● **Description of the task**:
Among the records that follow, find the line with "place(blind, 'blackout_fabric', makeFabric(), finishes.fabric);" and the line with "shown = obj.evaluated_get(depsgraph)". Set down those lines and all lines between them exactly, without adding anything.

● **Records supplied**:

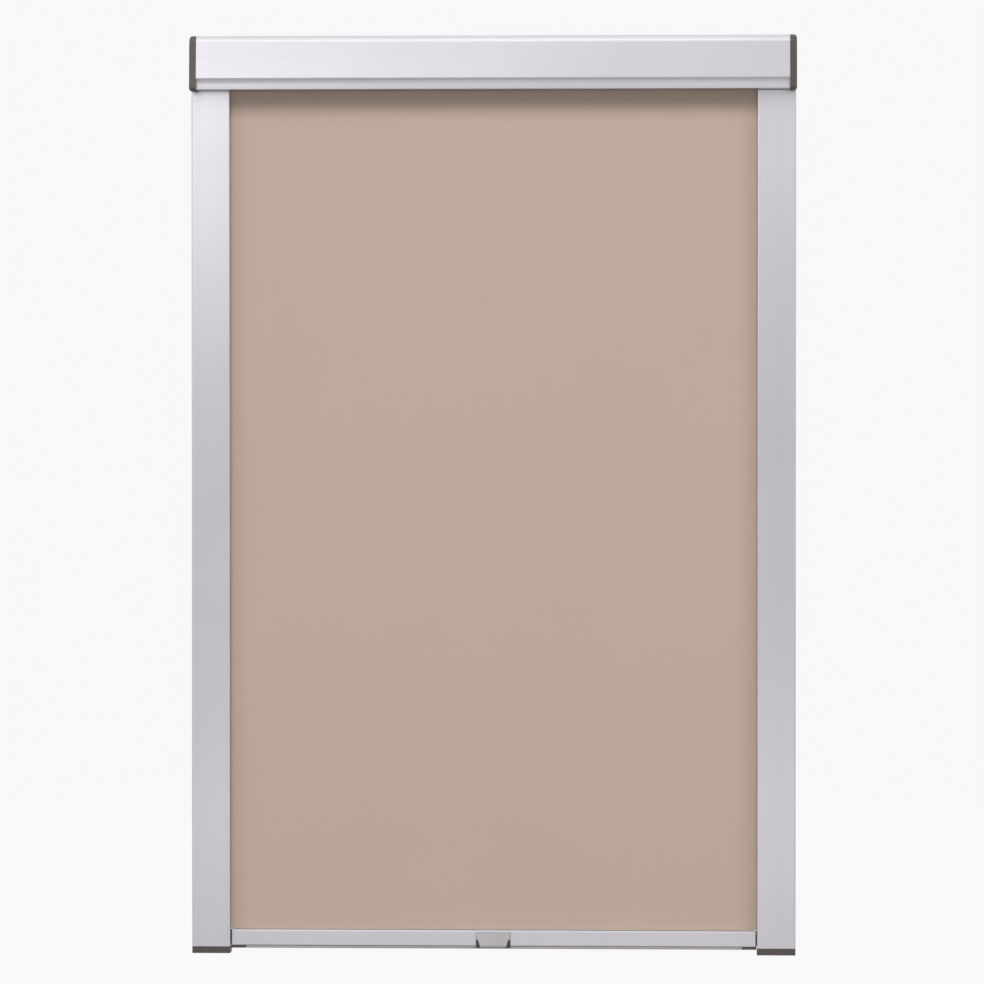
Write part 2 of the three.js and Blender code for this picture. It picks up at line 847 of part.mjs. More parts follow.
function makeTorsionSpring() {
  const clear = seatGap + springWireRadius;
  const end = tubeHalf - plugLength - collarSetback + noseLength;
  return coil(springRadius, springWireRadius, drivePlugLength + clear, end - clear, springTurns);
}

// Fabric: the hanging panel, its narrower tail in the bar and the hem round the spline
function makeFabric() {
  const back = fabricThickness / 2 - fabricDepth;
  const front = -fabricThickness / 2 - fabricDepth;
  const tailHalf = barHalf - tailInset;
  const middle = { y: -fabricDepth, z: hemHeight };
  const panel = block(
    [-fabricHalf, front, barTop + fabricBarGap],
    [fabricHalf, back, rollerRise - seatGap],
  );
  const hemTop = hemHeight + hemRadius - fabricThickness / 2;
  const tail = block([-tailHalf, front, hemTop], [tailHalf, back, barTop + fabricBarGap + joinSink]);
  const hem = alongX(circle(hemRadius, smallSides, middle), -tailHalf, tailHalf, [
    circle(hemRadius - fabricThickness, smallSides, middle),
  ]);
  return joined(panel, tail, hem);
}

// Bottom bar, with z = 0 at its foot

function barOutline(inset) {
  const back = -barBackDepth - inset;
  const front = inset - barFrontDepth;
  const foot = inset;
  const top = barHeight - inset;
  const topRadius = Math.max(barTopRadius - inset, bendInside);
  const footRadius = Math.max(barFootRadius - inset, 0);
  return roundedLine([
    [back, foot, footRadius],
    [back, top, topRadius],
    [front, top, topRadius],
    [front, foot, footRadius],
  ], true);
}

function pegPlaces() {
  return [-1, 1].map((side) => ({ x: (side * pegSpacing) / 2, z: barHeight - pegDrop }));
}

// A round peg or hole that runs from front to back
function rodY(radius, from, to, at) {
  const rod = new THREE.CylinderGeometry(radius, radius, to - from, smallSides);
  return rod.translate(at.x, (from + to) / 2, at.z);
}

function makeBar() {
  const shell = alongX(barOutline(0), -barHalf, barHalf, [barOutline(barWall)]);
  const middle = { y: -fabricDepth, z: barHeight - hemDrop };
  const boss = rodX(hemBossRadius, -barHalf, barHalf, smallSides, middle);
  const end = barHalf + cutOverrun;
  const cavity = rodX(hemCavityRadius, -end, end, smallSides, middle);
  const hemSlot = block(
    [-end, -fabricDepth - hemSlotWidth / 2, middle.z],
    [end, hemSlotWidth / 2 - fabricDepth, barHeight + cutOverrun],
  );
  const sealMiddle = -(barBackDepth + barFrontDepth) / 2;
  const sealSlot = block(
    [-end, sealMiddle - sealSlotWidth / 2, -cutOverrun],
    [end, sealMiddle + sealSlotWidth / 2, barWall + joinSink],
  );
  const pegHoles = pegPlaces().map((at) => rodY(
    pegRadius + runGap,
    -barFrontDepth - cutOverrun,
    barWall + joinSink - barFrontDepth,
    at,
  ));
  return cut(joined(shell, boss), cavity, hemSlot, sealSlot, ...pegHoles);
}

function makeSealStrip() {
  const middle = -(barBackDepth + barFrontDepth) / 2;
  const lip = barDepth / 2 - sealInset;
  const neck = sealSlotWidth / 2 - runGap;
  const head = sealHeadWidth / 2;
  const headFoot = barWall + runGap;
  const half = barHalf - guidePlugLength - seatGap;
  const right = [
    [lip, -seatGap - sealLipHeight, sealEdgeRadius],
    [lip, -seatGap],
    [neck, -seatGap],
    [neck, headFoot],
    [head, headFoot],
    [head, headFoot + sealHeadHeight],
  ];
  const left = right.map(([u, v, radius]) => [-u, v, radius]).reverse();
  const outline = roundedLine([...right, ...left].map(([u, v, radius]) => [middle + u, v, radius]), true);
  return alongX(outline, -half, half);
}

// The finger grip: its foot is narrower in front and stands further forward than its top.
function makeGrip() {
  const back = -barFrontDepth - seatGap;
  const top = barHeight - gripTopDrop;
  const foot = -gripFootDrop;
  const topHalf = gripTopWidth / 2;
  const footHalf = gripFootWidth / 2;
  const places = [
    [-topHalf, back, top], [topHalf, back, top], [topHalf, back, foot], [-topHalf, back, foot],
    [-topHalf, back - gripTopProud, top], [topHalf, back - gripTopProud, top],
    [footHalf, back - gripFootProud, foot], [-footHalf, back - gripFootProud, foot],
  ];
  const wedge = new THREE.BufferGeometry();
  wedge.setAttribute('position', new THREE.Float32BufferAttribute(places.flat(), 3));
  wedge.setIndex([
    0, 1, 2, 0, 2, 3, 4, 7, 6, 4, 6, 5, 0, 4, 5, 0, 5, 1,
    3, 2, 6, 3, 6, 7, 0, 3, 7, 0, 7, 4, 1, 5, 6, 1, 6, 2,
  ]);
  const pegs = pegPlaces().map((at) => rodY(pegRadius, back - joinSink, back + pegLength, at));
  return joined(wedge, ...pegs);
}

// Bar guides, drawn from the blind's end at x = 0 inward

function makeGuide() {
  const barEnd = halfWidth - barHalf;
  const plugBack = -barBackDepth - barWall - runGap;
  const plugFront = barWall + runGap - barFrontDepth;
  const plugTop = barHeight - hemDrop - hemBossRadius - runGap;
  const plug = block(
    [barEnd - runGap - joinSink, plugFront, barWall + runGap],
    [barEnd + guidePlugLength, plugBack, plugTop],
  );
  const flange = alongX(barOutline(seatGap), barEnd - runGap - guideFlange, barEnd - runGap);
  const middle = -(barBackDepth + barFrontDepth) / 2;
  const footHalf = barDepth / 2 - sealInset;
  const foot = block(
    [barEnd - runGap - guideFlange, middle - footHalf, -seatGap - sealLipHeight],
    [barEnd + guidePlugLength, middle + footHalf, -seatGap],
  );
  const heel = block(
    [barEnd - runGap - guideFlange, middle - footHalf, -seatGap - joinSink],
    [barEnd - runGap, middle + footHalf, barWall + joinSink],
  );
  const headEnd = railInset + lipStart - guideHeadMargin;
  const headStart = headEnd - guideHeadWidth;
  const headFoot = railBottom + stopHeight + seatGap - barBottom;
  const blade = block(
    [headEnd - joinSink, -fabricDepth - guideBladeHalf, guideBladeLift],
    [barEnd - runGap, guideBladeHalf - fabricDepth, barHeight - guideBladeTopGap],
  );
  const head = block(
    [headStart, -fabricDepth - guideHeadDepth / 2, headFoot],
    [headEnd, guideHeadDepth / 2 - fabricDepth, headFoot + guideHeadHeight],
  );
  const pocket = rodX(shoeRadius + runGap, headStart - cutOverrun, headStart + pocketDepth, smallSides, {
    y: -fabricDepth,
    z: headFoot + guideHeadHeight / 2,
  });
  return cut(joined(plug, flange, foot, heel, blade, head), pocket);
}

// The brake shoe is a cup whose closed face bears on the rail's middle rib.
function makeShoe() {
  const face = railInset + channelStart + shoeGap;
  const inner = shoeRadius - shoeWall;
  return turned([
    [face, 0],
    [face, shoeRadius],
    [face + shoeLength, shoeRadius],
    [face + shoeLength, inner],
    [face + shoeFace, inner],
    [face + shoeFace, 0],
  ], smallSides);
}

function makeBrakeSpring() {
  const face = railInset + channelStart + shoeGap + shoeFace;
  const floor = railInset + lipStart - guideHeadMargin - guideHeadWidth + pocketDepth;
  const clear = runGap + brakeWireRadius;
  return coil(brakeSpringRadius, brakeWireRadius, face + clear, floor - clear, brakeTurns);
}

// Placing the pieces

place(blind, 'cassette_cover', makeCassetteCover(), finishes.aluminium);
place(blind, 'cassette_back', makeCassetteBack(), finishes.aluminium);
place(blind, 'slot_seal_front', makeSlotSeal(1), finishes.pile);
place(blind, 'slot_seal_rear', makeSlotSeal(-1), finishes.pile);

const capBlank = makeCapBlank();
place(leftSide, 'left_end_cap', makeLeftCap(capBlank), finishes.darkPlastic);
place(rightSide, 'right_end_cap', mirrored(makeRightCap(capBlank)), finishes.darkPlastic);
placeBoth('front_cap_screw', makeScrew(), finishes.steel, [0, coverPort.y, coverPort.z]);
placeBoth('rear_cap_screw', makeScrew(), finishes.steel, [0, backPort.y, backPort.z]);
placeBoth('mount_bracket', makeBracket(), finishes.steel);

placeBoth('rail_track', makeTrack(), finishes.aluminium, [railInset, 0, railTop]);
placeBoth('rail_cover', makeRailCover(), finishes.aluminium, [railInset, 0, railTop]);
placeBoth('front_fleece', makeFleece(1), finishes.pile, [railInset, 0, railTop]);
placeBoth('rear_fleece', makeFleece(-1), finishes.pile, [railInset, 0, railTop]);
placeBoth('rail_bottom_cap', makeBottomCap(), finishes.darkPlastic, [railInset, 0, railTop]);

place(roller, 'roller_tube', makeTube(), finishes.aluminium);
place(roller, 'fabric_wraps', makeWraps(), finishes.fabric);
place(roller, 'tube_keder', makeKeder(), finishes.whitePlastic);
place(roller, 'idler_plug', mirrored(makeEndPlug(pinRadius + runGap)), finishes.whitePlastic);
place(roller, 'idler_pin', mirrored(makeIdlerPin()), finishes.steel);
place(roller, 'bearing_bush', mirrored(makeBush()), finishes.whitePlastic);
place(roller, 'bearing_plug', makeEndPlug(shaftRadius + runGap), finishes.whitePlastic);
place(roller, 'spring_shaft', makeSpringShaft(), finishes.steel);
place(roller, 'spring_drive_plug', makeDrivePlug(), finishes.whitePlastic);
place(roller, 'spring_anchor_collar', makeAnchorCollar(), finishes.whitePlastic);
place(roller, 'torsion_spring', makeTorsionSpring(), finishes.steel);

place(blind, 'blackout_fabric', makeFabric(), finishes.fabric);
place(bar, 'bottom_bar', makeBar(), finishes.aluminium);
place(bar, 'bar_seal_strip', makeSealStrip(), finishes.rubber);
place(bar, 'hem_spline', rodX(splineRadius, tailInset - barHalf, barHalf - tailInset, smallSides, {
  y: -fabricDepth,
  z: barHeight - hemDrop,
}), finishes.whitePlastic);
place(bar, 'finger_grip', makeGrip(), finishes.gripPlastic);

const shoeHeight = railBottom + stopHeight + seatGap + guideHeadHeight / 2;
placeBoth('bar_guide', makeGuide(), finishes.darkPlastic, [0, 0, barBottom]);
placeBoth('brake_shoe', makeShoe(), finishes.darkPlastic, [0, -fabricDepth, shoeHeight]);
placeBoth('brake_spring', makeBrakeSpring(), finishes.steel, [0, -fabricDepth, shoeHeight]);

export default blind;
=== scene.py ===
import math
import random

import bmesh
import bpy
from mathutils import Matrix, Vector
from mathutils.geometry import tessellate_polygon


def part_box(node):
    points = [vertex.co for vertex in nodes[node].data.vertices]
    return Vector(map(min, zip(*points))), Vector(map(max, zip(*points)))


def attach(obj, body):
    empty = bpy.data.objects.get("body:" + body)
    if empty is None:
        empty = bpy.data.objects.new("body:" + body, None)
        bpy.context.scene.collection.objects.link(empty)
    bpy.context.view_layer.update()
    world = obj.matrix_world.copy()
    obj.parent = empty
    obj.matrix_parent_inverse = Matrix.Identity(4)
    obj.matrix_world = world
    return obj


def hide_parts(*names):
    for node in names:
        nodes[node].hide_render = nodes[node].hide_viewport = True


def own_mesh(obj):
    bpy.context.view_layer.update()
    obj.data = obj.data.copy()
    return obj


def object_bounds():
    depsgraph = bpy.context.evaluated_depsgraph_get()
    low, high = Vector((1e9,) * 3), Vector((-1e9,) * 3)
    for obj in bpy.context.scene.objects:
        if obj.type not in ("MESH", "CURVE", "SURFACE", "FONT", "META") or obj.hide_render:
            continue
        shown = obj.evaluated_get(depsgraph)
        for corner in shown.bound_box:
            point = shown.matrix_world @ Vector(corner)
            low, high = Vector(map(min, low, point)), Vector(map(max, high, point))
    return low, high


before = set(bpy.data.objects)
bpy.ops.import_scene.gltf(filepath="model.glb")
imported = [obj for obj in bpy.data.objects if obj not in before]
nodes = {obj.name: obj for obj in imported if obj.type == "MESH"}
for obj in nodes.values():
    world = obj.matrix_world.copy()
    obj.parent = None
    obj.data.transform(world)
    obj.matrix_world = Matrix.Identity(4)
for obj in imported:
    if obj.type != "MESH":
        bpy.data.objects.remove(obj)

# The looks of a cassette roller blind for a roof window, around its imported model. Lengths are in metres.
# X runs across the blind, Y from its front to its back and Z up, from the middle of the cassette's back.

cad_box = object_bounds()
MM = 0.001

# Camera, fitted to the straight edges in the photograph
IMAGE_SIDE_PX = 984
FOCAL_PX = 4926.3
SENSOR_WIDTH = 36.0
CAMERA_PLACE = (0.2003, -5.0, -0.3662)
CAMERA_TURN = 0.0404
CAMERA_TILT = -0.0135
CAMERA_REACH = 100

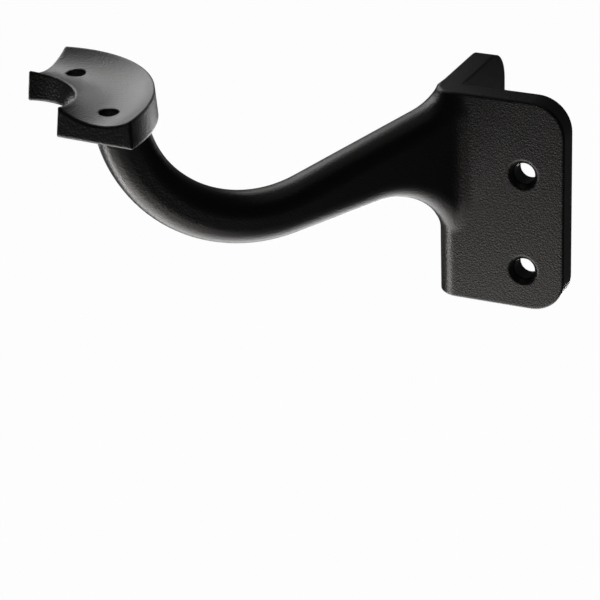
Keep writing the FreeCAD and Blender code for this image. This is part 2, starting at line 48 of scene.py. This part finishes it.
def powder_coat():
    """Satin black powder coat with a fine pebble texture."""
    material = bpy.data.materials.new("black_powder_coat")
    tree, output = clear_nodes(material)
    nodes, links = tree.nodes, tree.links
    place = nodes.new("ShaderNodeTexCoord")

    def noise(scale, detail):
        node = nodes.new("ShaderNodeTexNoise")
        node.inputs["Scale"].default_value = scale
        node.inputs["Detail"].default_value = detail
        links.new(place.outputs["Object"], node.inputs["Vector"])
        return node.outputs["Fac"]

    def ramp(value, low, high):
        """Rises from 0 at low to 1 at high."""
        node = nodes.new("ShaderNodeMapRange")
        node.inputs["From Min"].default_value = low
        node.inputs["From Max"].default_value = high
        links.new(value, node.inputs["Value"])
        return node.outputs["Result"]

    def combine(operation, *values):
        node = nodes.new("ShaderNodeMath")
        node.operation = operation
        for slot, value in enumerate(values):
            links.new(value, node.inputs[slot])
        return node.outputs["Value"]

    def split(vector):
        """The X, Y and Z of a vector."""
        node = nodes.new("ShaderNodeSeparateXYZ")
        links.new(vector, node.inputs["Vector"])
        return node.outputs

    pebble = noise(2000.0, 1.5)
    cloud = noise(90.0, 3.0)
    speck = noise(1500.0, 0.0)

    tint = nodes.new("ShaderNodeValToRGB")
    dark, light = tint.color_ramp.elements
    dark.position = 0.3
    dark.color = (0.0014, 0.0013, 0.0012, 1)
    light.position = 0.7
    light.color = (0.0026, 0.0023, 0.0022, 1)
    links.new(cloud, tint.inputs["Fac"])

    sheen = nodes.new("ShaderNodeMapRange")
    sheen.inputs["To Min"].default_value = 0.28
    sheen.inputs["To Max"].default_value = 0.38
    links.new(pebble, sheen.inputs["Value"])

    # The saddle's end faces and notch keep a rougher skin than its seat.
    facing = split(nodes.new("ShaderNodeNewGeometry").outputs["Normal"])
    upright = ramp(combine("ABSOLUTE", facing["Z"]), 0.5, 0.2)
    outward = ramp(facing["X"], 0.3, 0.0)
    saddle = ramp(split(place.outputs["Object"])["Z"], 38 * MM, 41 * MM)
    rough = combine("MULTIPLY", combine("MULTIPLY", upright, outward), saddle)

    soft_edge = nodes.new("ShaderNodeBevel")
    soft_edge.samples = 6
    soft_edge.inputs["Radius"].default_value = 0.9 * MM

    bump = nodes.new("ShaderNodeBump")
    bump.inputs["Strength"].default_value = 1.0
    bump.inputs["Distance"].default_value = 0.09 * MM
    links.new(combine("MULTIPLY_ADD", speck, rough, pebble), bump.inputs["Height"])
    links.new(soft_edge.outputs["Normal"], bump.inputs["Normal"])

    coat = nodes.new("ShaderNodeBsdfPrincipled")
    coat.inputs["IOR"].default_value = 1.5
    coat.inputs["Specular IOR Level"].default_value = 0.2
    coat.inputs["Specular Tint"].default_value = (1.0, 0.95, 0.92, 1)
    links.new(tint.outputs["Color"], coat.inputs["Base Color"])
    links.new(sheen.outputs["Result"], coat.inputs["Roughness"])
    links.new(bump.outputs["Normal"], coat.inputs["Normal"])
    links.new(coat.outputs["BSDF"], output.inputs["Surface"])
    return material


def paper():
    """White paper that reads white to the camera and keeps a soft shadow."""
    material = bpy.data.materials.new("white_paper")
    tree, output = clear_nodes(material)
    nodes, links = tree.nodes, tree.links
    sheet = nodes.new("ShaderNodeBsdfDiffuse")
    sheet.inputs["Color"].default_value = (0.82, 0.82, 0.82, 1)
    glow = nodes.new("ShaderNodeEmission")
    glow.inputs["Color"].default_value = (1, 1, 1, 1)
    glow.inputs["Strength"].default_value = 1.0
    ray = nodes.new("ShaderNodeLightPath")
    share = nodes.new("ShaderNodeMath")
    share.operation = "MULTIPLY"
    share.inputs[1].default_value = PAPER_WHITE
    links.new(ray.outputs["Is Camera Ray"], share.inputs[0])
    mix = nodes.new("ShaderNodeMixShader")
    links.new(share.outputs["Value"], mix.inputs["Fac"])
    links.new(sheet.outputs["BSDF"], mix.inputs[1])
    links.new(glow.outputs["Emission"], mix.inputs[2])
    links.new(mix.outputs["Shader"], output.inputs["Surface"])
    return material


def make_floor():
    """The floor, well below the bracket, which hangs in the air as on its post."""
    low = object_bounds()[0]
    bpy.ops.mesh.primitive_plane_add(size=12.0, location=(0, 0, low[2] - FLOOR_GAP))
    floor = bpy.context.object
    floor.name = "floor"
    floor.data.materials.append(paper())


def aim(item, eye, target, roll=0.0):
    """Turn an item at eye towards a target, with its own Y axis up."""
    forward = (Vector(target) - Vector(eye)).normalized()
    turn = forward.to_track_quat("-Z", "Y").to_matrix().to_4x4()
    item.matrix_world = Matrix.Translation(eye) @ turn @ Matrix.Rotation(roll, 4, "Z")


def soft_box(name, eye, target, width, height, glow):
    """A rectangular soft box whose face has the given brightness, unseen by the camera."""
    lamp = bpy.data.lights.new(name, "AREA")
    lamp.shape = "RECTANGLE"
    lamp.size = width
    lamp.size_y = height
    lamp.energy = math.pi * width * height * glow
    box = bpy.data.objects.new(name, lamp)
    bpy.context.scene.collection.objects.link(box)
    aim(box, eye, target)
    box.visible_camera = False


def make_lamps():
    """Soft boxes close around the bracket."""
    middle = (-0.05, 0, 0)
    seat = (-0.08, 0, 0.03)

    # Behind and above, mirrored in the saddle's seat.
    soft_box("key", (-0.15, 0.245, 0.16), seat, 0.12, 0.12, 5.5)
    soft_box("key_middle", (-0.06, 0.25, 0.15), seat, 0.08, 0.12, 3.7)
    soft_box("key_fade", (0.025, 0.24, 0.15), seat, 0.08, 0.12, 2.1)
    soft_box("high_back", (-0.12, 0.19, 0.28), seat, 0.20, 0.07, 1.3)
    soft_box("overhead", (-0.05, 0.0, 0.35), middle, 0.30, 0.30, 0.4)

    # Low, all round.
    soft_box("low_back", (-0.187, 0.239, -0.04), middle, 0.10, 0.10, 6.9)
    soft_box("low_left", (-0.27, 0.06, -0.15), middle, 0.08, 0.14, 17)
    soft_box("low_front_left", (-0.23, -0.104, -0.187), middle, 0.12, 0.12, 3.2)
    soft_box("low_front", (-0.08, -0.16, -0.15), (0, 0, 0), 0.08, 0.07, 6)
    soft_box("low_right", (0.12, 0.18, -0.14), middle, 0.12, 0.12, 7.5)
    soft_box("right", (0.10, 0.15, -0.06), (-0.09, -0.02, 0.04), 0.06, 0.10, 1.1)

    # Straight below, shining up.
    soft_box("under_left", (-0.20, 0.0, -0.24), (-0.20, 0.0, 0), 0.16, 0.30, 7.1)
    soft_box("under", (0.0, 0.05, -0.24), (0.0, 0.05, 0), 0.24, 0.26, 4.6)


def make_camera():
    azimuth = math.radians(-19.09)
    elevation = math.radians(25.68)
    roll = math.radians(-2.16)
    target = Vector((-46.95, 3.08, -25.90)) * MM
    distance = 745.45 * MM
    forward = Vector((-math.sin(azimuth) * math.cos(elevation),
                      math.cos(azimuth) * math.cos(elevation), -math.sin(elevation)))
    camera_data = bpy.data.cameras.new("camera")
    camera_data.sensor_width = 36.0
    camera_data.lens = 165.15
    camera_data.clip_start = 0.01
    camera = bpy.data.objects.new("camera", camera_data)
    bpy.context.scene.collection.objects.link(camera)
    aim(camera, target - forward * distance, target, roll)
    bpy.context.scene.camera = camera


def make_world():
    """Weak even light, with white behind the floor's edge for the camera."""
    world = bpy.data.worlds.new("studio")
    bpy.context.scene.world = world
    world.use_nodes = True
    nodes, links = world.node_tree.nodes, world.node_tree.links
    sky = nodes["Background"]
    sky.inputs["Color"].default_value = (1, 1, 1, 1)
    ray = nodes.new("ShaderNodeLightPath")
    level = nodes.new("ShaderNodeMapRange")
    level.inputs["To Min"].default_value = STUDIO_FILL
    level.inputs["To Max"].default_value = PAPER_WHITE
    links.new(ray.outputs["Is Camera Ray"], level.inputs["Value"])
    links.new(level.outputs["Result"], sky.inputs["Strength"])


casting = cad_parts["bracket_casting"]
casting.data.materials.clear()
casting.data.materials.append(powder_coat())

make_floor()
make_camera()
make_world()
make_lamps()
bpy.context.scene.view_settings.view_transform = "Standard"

● **Written reply**:
place(blind, 'blackout_fabric', makeFabric(), finishes.fabric);
place(bar, 'bottom_bar', makeBar(), finishes.aluminium);
place(bar, 'bar_seal_strip', makeSealStrip(), finishes.rubber);
place(bar, 'hem_spline', rodX(splineRadius, tailInset - barHalf, barHalf - tailInset, smallSides, {
  y: -fabricDepth,
  z: barHeight - hemDrop,
}), finishes.whitePlastic);
place(bar, 'finger_grip', makeGrip(), finishes.gripPlastic);

const shoeHeight = railBottom + stopHeight + seatGap + guideHeadHeight / 2;
placeBoth('bar_guide', makeGuide(), finishes.darkPlastic, [0, 0, barBottom]);
placeBoth('brake_shoe', makeShoe(), finishes.darkPlastic, [0, -fabricDepth, shoeHeight]);
placeBoth('brake_spring', makeBrakeSpring(), finishes.steel, [0, -fabricDepth, shoeHeight]);

export default blind;
=== scene.py ===
import math
import random

import bmesh
import bpy
from mathutils import Matrix, Vector
from mathutils.geometry import tessellate_polygon


def part_box(node):
    points = [vertex.co for vertex in nodes[node].data.vertices]
    return Vector(map(min, zip(*points))), Vector(map(max, zip(*points)))


def attach(obj, body):
    empty = bpy.data.objects.get("body:" + body)
    if empty is None:
        empty = bpy.data.objects.new("body:" + body, None)
        bpy.context.scene.collection.objects.link(empty)
    bpy.context.view_layer.update()
    world = obj.matrix_world.copy()
    obj.parent = empty
    obj.matrix_parent_inverse = Matrix.Identity(4)
    obj.matrix_world = world
    return obj


def hide_parts(*names):
    for node in names:
        nodes[node].hide_render = nodes[node].hide_viewport = True


def own_mesh(obj):
    bpy.context.view_layer.update()
    obj.data = obj.data.copy()
    return obj


def object_bounds():
    depsgraph = bpy.context.evaluated_depsgraph_get()
    low, high = Vector((1e9,) * 3), Vector((-1e9,) * 3)
    for obj in bpy.context.scene.objects:
        if obj.type not in ("MESH", "CURVE", "SURFACE", "FONT", "META") or obj.hide_render:
            continue
        shown = obj.evaluated_get(depsgraph)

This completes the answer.